▶ _What you should do_: Below this line is the material. Write out only its lines from the one containing "Keep writing the" through the one containing "return blend(colours, hexColour, strength", both kept, exactly.

▶ _Provided records_:
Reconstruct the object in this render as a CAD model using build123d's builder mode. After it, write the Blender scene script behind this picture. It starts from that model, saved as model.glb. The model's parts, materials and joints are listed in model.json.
* * *
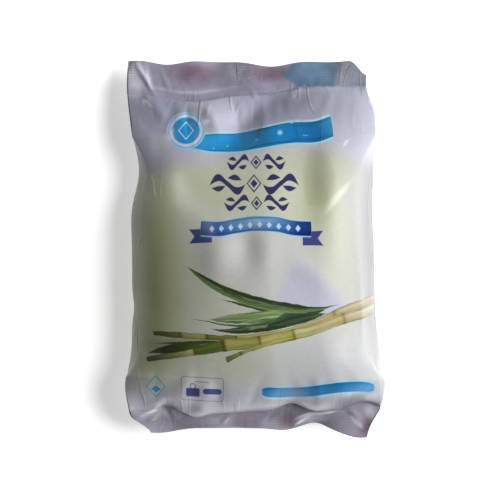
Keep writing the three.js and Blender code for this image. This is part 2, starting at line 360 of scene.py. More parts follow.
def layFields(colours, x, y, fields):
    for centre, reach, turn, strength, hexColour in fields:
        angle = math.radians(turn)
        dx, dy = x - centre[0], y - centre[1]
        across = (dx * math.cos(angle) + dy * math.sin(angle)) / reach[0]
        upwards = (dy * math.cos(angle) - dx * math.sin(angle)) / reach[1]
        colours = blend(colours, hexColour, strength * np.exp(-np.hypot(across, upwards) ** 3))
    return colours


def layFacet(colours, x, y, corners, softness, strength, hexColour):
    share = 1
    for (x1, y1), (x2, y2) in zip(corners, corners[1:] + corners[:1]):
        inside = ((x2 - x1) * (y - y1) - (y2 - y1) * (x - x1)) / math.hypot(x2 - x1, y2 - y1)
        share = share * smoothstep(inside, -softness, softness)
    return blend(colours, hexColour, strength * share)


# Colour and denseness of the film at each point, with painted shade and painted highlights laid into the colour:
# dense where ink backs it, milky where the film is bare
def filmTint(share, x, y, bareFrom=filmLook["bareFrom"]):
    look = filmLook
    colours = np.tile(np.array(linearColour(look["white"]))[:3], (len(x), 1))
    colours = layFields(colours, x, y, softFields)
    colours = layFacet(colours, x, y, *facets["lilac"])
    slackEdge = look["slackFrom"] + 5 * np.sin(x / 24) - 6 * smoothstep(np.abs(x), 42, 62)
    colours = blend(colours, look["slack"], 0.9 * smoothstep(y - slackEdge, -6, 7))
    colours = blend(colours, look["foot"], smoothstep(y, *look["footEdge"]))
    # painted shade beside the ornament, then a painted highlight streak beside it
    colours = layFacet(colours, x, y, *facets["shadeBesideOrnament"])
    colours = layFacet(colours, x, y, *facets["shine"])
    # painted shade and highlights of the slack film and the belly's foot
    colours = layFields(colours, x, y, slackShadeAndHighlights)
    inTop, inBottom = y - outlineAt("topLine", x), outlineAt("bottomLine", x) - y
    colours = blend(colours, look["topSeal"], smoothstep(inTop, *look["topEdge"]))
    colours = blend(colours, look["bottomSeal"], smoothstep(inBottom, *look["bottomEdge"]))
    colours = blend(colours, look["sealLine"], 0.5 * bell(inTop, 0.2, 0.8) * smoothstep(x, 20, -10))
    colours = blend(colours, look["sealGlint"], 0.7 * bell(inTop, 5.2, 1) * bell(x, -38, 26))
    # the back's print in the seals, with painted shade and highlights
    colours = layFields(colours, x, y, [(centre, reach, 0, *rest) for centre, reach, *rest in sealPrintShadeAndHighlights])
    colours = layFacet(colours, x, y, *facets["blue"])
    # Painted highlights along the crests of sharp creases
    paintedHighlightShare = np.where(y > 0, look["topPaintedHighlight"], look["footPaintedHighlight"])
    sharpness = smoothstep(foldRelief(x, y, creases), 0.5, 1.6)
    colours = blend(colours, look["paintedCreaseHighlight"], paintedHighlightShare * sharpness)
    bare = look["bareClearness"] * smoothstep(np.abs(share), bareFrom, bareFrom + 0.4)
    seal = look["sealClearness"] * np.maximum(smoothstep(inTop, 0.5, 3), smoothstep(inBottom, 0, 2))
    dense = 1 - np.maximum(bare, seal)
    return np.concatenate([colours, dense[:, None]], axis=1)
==
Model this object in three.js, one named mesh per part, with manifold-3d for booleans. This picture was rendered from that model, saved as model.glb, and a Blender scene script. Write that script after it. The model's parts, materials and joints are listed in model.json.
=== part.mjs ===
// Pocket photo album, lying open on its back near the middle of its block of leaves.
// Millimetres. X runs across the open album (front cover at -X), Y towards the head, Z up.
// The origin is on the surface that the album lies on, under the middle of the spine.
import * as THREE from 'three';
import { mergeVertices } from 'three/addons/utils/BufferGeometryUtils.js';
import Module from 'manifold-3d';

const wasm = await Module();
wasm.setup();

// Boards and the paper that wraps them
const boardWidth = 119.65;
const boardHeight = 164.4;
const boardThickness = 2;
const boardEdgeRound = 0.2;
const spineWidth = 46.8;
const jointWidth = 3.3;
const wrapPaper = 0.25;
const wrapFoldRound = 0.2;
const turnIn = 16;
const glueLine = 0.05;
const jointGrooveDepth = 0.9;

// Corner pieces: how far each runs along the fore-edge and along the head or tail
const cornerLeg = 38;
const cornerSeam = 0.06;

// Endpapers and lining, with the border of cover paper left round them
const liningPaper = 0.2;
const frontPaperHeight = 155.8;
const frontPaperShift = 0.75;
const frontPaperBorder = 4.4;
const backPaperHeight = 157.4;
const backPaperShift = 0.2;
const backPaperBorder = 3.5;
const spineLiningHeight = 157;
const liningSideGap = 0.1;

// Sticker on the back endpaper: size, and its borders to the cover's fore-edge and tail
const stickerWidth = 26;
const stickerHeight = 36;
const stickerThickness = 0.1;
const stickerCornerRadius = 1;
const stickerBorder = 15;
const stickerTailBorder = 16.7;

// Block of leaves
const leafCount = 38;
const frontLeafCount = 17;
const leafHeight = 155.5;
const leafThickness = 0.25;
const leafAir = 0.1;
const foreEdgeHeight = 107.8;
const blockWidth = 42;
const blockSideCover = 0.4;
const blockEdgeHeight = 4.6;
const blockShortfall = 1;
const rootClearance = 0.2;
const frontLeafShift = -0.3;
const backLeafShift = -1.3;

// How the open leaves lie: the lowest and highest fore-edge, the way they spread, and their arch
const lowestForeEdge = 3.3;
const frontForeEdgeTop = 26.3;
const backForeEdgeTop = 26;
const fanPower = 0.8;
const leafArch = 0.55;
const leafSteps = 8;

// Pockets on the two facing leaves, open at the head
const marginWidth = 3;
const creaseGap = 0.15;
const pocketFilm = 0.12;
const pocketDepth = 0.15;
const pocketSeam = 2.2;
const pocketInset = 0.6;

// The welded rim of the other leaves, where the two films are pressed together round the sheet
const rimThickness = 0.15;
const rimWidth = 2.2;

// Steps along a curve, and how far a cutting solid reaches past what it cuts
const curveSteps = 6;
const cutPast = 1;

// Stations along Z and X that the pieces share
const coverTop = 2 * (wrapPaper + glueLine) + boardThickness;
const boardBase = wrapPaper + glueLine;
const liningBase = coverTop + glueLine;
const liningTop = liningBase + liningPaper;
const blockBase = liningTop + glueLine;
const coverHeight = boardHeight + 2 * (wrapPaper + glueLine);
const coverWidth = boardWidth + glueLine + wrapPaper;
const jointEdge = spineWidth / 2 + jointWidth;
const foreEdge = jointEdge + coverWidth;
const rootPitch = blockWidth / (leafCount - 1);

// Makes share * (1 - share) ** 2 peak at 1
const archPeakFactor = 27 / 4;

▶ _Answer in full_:
Keep writing the three.js and Blender code for this image. This is part 2, starting at line 360 of scene.py. More parts follow.
def layFields(colours, x, y, fields):
    for centre, reach, turn, strength, hexColour in fields:
        angle = math.radians(turn)
        dx, dy = x - centre[0], y - centre[1]
        across = (dx * math.cos(angle) + dy * math.sin(angle)) / reach[0]
        upwards = (dy * math.cos(angle) - dx * math.sin(angle)) / reach[1]
        colours = blend(colours, hexColour, strength * np.exp(-np.hypot(across, upwards) ** 3))
    return colours


def layFacet(colours, x, y, corners, softness, strength, hexColour):
    share = 1
    for (x1, y1), (x2, y2) in zip(corners, corners[1:] + corners[:1]):
        inside = ((x2 - x1) * (y - y1) - (y2 - y1) * (x - x1)) / math.hypot(x2 - x1, y2 - y1)
        share = share * smoothstep(inside, -softness, softness)
    return blend(colours, hexColour, strength * share)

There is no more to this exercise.